>> begin Records supplied

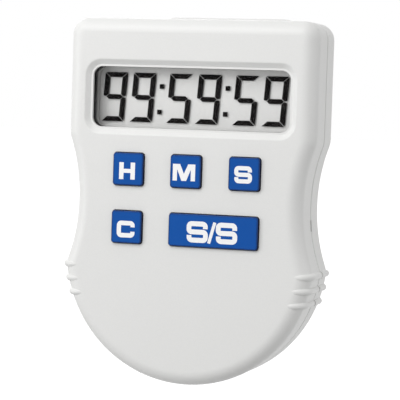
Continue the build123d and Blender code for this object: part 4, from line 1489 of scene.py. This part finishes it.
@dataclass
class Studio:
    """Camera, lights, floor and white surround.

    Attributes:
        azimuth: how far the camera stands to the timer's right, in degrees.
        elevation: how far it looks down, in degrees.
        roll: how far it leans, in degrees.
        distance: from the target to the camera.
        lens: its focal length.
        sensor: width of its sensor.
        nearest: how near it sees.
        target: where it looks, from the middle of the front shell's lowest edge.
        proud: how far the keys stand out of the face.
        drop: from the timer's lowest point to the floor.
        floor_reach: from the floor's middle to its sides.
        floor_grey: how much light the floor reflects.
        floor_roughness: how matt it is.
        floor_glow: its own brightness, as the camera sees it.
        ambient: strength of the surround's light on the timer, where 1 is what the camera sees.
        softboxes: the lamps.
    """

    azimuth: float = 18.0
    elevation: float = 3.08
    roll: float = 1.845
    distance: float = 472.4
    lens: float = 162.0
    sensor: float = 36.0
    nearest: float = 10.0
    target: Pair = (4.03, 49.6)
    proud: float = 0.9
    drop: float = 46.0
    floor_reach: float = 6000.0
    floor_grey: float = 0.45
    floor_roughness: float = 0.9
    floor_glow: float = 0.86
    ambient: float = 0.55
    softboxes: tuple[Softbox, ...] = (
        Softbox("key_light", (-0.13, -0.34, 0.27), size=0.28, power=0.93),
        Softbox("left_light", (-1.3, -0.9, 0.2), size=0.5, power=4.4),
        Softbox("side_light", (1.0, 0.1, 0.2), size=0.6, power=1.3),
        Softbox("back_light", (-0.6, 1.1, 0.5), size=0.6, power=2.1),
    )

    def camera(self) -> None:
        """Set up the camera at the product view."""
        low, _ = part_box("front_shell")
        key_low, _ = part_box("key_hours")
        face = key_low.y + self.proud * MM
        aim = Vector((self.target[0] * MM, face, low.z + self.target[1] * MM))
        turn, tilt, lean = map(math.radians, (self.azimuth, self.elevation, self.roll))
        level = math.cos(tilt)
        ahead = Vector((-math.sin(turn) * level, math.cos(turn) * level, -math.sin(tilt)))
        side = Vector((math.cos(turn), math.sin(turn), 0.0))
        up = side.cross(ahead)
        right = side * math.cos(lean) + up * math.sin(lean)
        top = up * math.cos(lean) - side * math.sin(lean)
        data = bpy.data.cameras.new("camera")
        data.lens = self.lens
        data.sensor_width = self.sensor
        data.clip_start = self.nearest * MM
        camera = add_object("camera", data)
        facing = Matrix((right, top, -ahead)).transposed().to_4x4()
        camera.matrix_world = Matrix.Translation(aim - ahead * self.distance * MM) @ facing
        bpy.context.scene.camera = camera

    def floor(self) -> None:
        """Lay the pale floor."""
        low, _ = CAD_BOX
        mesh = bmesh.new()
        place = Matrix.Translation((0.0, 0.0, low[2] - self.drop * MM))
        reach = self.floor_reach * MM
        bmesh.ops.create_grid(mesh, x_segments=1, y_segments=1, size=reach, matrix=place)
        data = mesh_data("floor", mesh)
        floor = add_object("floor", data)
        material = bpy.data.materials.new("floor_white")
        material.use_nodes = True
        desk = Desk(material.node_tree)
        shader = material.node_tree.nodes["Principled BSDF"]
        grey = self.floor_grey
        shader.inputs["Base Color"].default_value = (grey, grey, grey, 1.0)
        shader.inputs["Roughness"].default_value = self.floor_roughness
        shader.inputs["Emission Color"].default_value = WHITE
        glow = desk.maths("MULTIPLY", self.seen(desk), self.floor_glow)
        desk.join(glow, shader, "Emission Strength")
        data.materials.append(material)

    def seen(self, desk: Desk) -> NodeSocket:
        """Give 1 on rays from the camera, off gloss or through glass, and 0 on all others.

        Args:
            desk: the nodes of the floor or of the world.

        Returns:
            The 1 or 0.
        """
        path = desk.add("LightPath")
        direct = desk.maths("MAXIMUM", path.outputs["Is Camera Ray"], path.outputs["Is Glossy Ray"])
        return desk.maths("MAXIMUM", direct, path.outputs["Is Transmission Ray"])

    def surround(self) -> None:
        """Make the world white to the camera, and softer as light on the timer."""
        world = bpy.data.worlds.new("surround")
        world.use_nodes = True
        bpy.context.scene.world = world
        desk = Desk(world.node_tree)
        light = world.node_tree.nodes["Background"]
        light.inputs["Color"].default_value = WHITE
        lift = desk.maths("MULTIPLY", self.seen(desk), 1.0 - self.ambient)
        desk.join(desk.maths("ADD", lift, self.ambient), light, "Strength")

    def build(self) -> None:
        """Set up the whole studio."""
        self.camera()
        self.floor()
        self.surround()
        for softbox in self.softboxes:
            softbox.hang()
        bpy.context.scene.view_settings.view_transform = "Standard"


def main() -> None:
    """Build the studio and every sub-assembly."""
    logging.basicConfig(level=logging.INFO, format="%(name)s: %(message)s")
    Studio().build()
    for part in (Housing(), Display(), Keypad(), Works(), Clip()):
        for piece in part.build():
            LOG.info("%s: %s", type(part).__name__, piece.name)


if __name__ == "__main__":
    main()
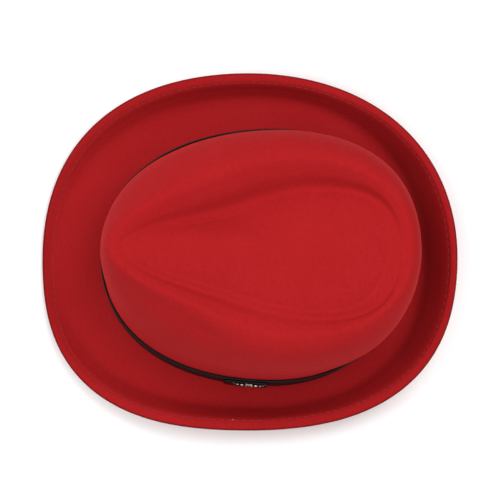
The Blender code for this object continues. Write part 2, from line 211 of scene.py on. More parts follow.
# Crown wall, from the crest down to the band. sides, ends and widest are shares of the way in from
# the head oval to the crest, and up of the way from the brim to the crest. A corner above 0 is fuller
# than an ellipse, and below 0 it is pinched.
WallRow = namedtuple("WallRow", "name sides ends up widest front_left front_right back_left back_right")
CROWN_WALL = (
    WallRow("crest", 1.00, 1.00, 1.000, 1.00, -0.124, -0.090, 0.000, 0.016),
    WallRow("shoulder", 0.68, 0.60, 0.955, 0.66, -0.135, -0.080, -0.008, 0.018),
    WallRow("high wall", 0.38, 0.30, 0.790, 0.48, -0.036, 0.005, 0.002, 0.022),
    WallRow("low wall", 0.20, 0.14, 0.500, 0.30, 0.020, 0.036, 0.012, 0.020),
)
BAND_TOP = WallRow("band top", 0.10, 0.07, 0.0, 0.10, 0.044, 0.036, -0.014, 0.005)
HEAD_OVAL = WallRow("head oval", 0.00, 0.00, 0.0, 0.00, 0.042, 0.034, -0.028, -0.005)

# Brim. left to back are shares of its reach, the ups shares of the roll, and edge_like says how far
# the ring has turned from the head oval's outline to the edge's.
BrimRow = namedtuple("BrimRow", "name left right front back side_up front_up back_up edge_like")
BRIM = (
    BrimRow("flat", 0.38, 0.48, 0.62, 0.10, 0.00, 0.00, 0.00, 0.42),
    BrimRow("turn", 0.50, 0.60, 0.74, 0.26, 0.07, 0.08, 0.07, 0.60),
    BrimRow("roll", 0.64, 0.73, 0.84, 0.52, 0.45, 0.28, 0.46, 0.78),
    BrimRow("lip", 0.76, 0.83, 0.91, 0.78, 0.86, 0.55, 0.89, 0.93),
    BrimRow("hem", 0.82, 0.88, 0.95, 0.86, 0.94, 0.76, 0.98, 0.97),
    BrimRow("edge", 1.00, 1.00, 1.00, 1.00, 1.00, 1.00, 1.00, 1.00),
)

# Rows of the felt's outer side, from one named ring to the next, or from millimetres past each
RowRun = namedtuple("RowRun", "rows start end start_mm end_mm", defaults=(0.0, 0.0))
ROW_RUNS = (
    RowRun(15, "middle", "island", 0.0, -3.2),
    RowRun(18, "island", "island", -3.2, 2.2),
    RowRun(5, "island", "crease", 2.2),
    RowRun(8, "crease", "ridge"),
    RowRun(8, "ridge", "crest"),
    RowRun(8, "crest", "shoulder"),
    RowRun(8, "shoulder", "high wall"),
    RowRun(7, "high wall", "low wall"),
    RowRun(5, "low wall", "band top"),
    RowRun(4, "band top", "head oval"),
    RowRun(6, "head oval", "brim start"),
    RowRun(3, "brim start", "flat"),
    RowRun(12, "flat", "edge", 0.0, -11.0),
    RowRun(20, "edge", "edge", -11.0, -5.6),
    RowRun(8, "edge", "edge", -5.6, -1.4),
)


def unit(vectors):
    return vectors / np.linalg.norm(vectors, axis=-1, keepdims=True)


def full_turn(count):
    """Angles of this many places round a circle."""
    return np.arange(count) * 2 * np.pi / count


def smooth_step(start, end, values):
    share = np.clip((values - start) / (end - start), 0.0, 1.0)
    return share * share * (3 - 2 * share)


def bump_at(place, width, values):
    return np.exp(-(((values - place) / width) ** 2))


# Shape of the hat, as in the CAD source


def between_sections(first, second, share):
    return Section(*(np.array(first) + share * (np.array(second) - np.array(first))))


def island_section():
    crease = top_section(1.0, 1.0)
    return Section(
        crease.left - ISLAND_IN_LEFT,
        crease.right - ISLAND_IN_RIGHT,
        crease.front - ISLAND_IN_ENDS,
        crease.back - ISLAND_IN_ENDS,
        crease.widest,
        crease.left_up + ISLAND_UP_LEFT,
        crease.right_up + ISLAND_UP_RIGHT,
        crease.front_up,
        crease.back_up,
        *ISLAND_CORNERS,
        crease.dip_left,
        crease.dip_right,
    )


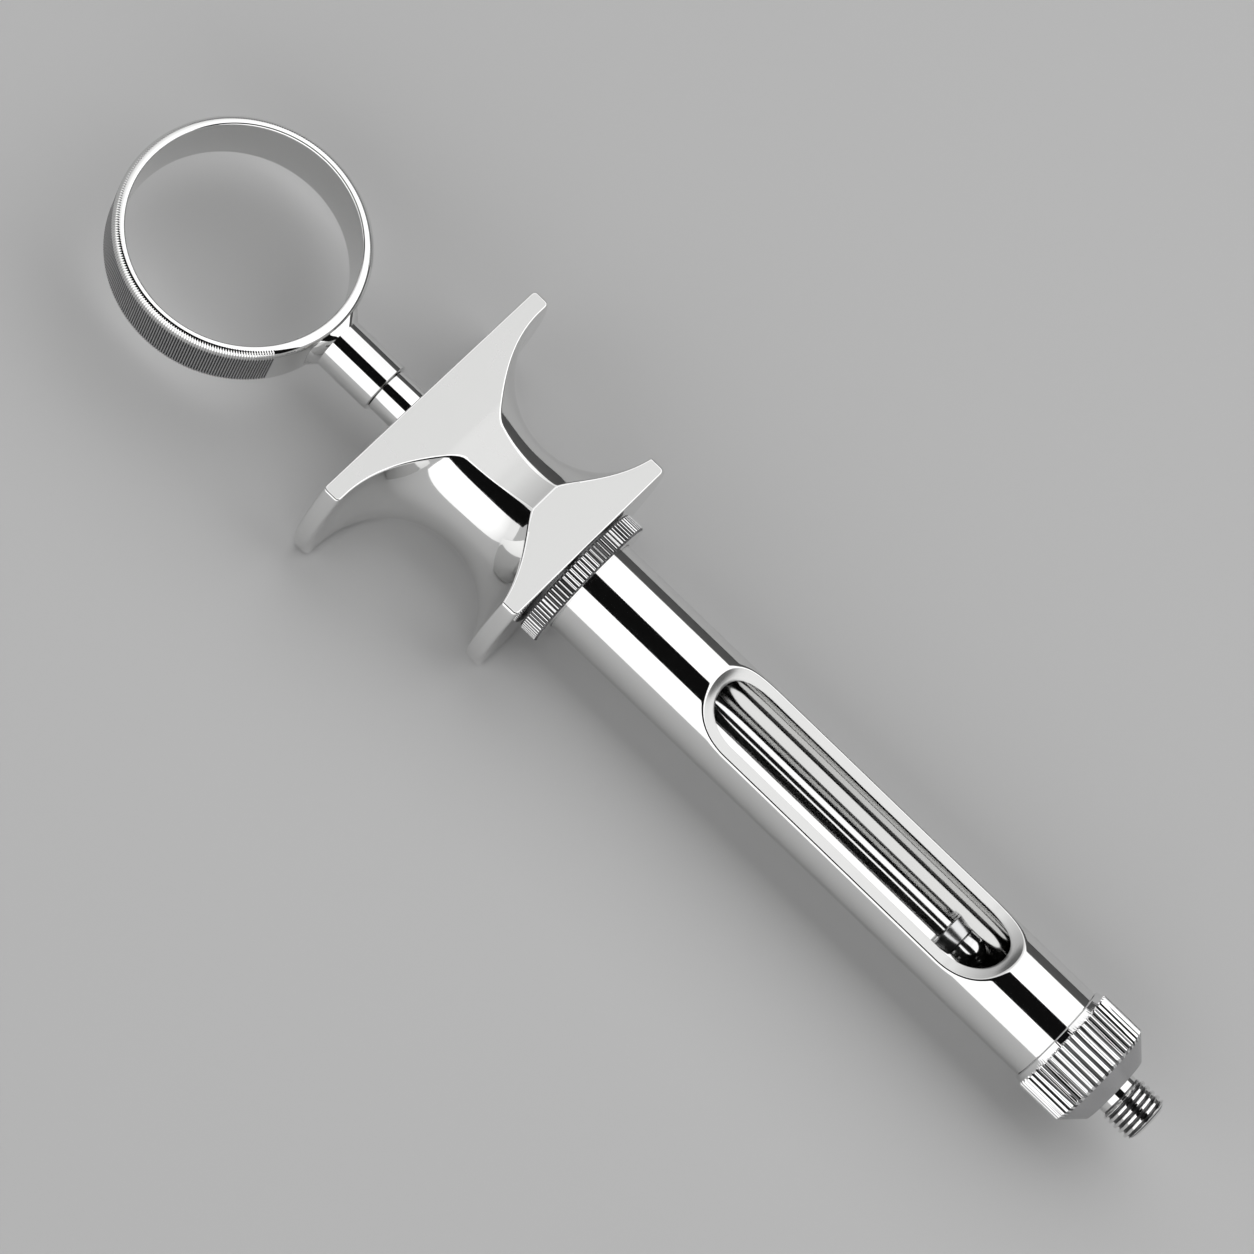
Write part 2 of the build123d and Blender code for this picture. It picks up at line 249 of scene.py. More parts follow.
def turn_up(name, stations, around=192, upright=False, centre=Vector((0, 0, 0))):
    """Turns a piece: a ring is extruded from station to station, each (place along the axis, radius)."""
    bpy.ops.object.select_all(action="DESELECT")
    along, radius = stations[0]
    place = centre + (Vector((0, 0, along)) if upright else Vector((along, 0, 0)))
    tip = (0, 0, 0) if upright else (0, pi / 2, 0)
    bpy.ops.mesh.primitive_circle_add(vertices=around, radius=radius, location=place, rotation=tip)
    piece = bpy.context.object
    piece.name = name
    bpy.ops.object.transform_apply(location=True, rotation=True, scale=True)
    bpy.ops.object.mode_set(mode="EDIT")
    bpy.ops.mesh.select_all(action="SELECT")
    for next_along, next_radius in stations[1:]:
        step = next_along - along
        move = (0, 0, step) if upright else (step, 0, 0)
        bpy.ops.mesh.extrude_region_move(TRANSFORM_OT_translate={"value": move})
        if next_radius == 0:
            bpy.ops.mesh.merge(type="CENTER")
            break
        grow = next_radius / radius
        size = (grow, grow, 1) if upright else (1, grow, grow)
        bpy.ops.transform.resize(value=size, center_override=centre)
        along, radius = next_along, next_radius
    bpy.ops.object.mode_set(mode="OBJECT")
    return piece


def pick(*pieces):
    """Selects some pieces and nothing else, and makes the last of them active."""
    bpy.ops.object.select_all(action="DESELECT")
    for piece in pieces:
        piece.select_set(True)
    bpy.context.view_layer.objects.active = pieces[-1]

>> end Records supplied

> **Required work**: From the opening line of the data above through the line that contains "and white surround.", please print each line as it stands and only those lines.

> **Answer for the task**:
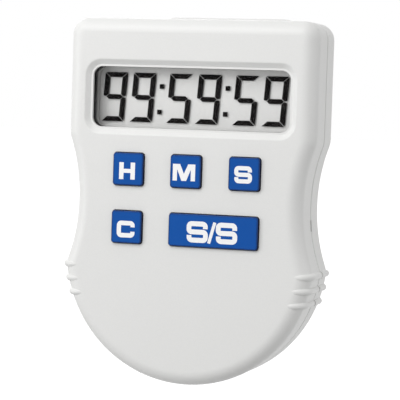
Continue the build123d and Blender code for this object: part 4, from line 1489 of scene.py. This part finishes it.
@dataclass
class Studio:
    """Camera, lights, floor and white surround.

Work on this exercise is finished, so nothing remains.